My husband is an hourly employee but is the store manager. The company won’t allow him to be on the clock more than 60 hours per week but also does not provide enough payroll to operate the store. My husband has no choice but to work off the clock to keep the store open. He has documentation of all his unpaid hours – typically around 20 additional hours a week. That’s right – he works 70-80 hours a week just to keep the store operating but only being paid for 60. They are killing him with these “slave wages” and I think this is highly illegal. Should we get a lawyer and sue his employer?

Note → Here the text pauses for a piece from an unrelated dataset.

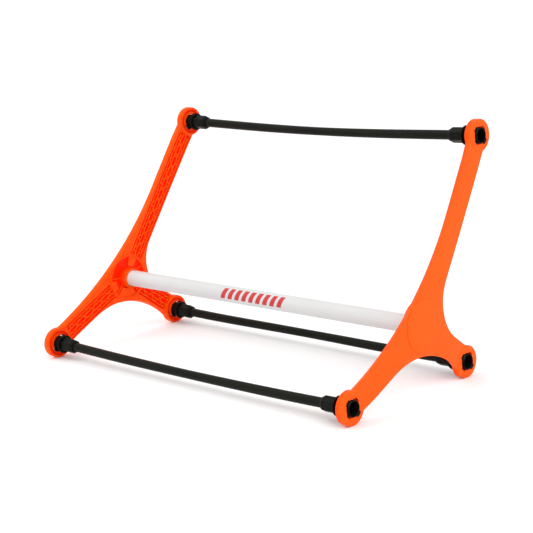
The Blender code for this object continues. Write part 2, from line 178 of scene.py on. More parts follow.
# Painted shade of the moulding, darker and redder deeper in: 0 outside, 1 on the inner face, and
# these on ribs and recess floors
RIB_PAINTED_SHADE = 0.5
FLOOR_PAINTED_SHADE = 2.0
PAINTED_SHADE_EDGE = 0.0012  # how far down an edge the inner face's painted shade goes
GROOVE_EDGE = 0.0004  # how far down a boss's groove starts to count as a recess
TOUCH = 0.0001  # how far off a recess a point may be and still count as in it

# Shading: the sharpest turn that is still smooth, in degrees
CREASE = 40.0
COUPLER_CREASE = 20.0
LARGE_FACE_WEIGHT = 80


# Where things are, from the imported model


def joint(side, tip):
    name = f"{side}_{tip}_lock"
    return next(j for j in frame["joints"] if j["name"] == name)


def tip_point(side, tip):
    """The point where a boss's axis meets its outer face."""
    return Vector(joint(side, tip)["pos_m"])


def inward():
    """The left plate's inward normal."""
    return -Vector(joint("left", "top")["axis"]).normalized()


def plate_matrix(origin):
    """From the left plate's own frame to the row frame."""
    x = inward()
    y = Vector((0.0, 1.0, 0.0))
    z = x.cross(y)
    turn = Matrix((x, y, z)).transposed().to_4x4()
    return Matrix.Translation(origin) @ turn


def hub_point():
    """The point of the left hub's axis in the plane of the bosses' outer faces."""
    low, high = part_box("centre_tube")
    middle = (low + high) / 2
    x = inward()
    up = x.cross(Vector((0.0, 1.0, 0.0)))
    tip = tip_point("left", "top")
    seat_depth = (HUB_FLOOR + SOCKET_TOP) / 2 - BOW
    height = (middle.z - tip.z - x.z * seat_depth) / up.z
    point = tip + up * height
    point.y = middle.y
    return point


HUB = hub_point()
TO_ROW = plate_matrix(HUB)
OFFSETS = {}
for tip_name in TIPS:
    local = TO_ROW.inverted() @ tip_point("left", tip_name)
    OFFSETS[tip_name] = Vector((local.y, local.z))


# Meshes


def new_object(name, bm):
    bmesh.ops.recalc_face_normals(bm, faces=bm.faces)
    mesh = bpy.data.meshes.new(name)
    bm.to_mesh(mesh)
    bm.free()
    made = bpy.data.objects.new(name, mesh)
    bpy.context.scene.collection.objects.link(made)
    return made


def combine(base, tool, operation):
    """Joins, cuts or intersects base with tool, and removes the tool."""
    modifier = base.modifiers.new(operation.lower(), "BOOLEAN")
    modifier.operation = operation
    modifier.solver = "EXACT"
    modifier.object = tool
    bpy.context.view_layer.update()
    evaluated = base.evaluated_get(bpy.context.evaluated_depsgraph_get())
    result = bpy.data.meshes.new_from_object(evaluated)
    base.modifiers.remove(modifier)
    base.data = result
    bpy.data.objects.remove(tool, do_unlink=True)


def loft(sections, closed=False):
    """A solid through (depth, outline) sections, or a ring of sections joined end to end."""
    bm = bmesh.new()
    loops = []
    for depth, outline in sections:
        loops.append([bm.verts.new((depth, p[0], p[1])) for p in outline])
    if not closed:
        bm.faces.new(loops[0])
        bm.faces.new(loops[-1])
    pairs = list(zip(loops, loops[1:]))
    if closed:
        pairs.append((loops[-1], loops[0]))
    count = len(loops[0])
    for lower, upper in pairs:
        for i in range(count):
            j = (i + 1) % count
            bm.faces.new((lower[i], lower[j], upper[j], upper[i]))
    return new_object("loft", bm)


def quarter_round(radius):
    """Steps round an edge, as (distance past the face, inset from the side)."""
    steps = []
    for i in range(ROUND_STEPS + 1):
        angle = math.pi / 2 * i / ROUND_STEPS
        steps.append((radius * (1.0 - math.cos(angle)), radius * (1.0 - math.sin(angle))))
    return steps


def rounded(start, end, outline, start_round=0.0, end_round=0.0):
    """A solid between two depths, its edges rounded; outline(inset) gives its section."""
    sections = []
    if start_round:
        sections += [(start + past, outline(inset)) for past, inset in quarter_round(start_round)]
    else:
        sections.append((start, outline(0.0)))
    if end_round:
        back = [(end - past, outline(inset)) for past, inset in quarter_round(end_round)]
        sections += back[::-1]
    else:
        sections.append((end, outline(0.0)))
    return loft(sections)


def hollow(floor, surface, outline, floor_round, edge_round):
    """A cutter with a rounded floor that flares where it meets the surface."""
    sections = [(floor + past, outline(inset)) for past, inset in quarter_round(floor_round)]
    for past, inset in reversed(quarter_round(edge_round)):
        sections.append((surface - past, outline(inset - edge_round)))
    sections.append((surface + FLARE_PAST, outline(-edge_round)))
    return loft(sections)


def heading(angle):
    return Vector((math.cos(angle), math.sin(angle)))


def left_of(direction):
    return Vector((-direction.y, direction.x))


def circle(centre, radius, sides):
    """Points round a circle, starting half a side past straight down."""
    step = 2.0 * math.pi / sides
    start = -math.pi / 2 + step / 2
    corner = radius / math.cos(step / 2)
    return [centre + heading(start + i * step) * corner for i in range(sides)]


def disc(centre, radius, start, end, sides, start_round=0.0, end_round=0.0):
    return rounded(
        start, end, lambda inset: circle(centre, radius - inset, sides), start_round, end_round
    )


def box_outline(centre, length, width, angle):
    along = heading(angle)
    across = left_of(along)

    def outline(inset):
        half_length = along * (length / 2 - inset)
        half_width = across * (width / 2 - inset)
        return [
            centre - half_length - half_width,
            centre + half_length - half_width,
            centre + half_length + half_width,
            centre - half_length + half_width,
        ]

    return outline


# The outline of the plate


def crossing(point_a, direction_a, point_b, direction_b):
    """Where two lines of the plane meet."""
    between = point_b - point_a
    along = between.cross(direction_b) / direction_a.cross(direction_b)
    return point_a + direction_a * along


def arc(centre, radius, start, end, steps):
    """Points from one direction to another round a centre, the short way."""
    first = math.atan2(start.y, start.x)
    turn = math.atan2(end.y, end.x) - first
    turn = (turn + math.pi) % (2.0 * math.pi) - math.pi
    return [centre + radius * heading(first + turn * i / steps) for i in range(steps + 1)]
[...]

Asked on August 10, 2011 Indiana

Answers:

M.D., Member, California and New York Bar / FreeAdvice Contributing Attorney

Answered 10 years ago | Contributor

Whether or not you need to be paid for any hours worked over 40 depends on whether your husband is considered to be an "exempt" or "non-exempt" employee. If he is an exempt employee, there is no upper limit on how many hours he can be asked to work. Typically, salaried employees are considered to be exempt from certain labor laws and hourly are not, although this is not automatically the case. Whether an employee is paid on a "salary basis" doesn't depend on whether their pay is expressed in terms of an hourly rate, but on whether they have some "guaranteed minimum" amount of pay they can count on each week. So if an employee is paid only for the hours they actually work each week, with no "guaranteed minimum" (e.g. if you work 37 hours, you get paid for 37 hours), the "salary basis" requirement is not met.

Additionally, while being paid on a salary basis is part of the test for most forms of exemption, it's not the only element. It is possible to be salaried and to get overtime. Basically, exempt employees are: Management (the employee supervises other people in their work); Professionals (the job requires advanced or technical training - think engineers, accountants, lawyers, etc); Administrators (if the employee exercises considerable discretion in their job duties). If an employee is non-exempt then all work time is paid time and for any hours that are worked over 40 per week must be paid as overtime. 

From the limited facts given, however, it appears that your husband may be a non-exempt employee and therefore not subject to overtime laws. In other words, if he has no union/employment contract protecting him from having to working these hours, or such scheduling violates company policy, or he is being made to work this much as some form of actionable discrimination, his only alternative as an "at will"  worker is to change jobs.

What you should do now is to consult with an employment law attorney or at least contact your state's department of labor. Either one can more fully discuss the specifics of his situation with him.